Mersey Floods by Andrew Simpson


Below Chorlton local historian, Andrew Simpson writes about the history of floods in the Mersey Valley:


I can remember the very first time I walked the meadows. It was a warm summer’s evening over twenty-five years ago and during that long lost summer we followed the narrow twisting lanes explored the old water channels and pondered on how long the fenced off areas with their straight saplings would become woodland. And yet which ever route we took whether it was following the Brook or straight across the fields, the journey always ended at the foot of those towering banks of earth which so dominate the place and separate the meadows from the Mersey.

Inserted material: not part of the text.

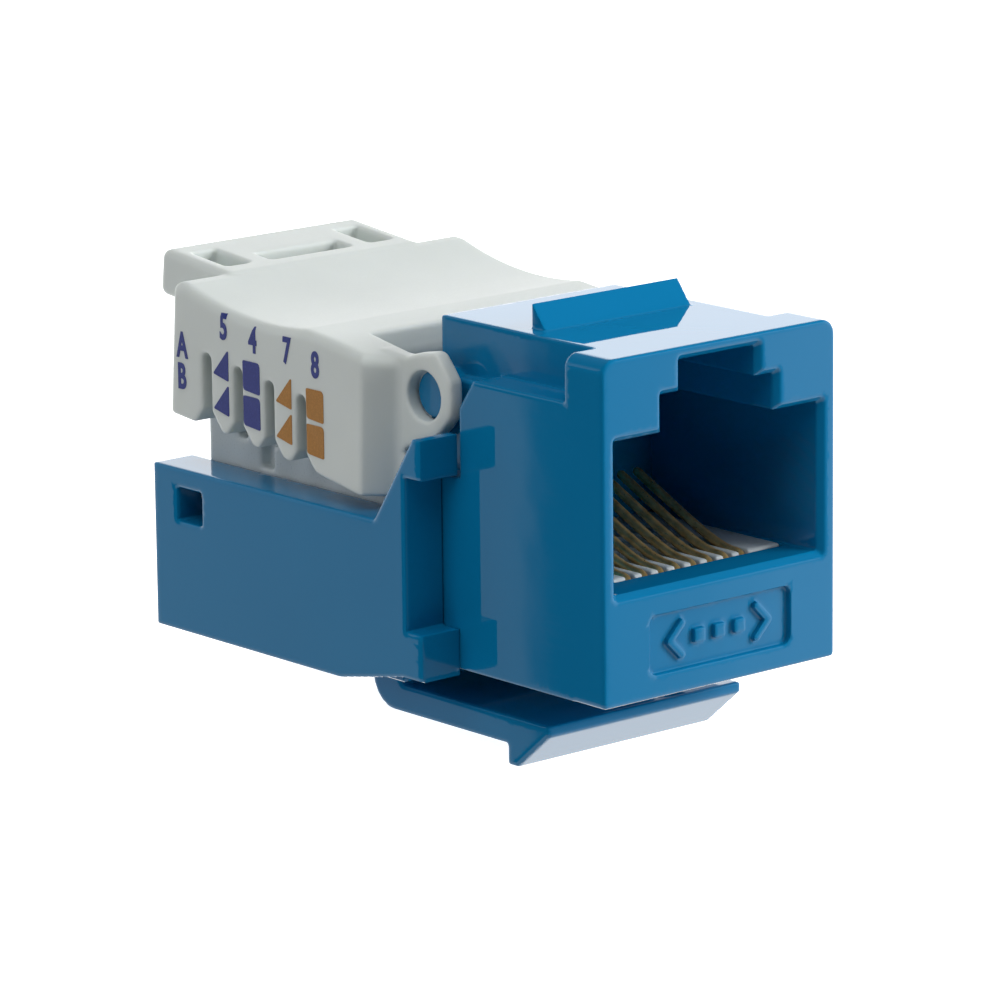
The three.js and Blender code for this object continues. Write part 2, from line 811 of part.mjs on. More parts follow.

This was our first warning of the power of the river. They were built and added to over the centuries as the main defence against a powerful threat to the lives and livelihoods of all those who lived beside it. Generations of farmers have laboured to construct this natural wall to repel the flood waters of the Mersey.
The village and the isolated farms were all built beyond the flood plain. Even so this was not always sufficient protection. The Mersey has on countless occasions risen and breached these towering banks sometimes even sweeping away the defences themselves.
It was for this reason that the weir was built. Just beyond the point where the Brook joins the Mersey and at a bend in the river the weir was built to divert flood water from the Mersey down channels harmlessly out to Stretford and the Kicketty Brook (Note 1). Not that it always worked. Soon after it had been built flood water swept it away and during the nineteenth century neither the weir nor the heightened river banks prevented the Mersey bursting out across the plain (Note 2).In July 1828 the Mersey flood water transported hay ricks from the farm behind Barlow Hall down to Stretford only later to bring them back, while later floods proved to be even more destructive (Note 3). It was, wrote Thomas Ellwood the local historian:
no uncommon thing to see the great level of green fields completely covered with water presenting the appearance of a large lake, several miles in circuit.” (Note 4)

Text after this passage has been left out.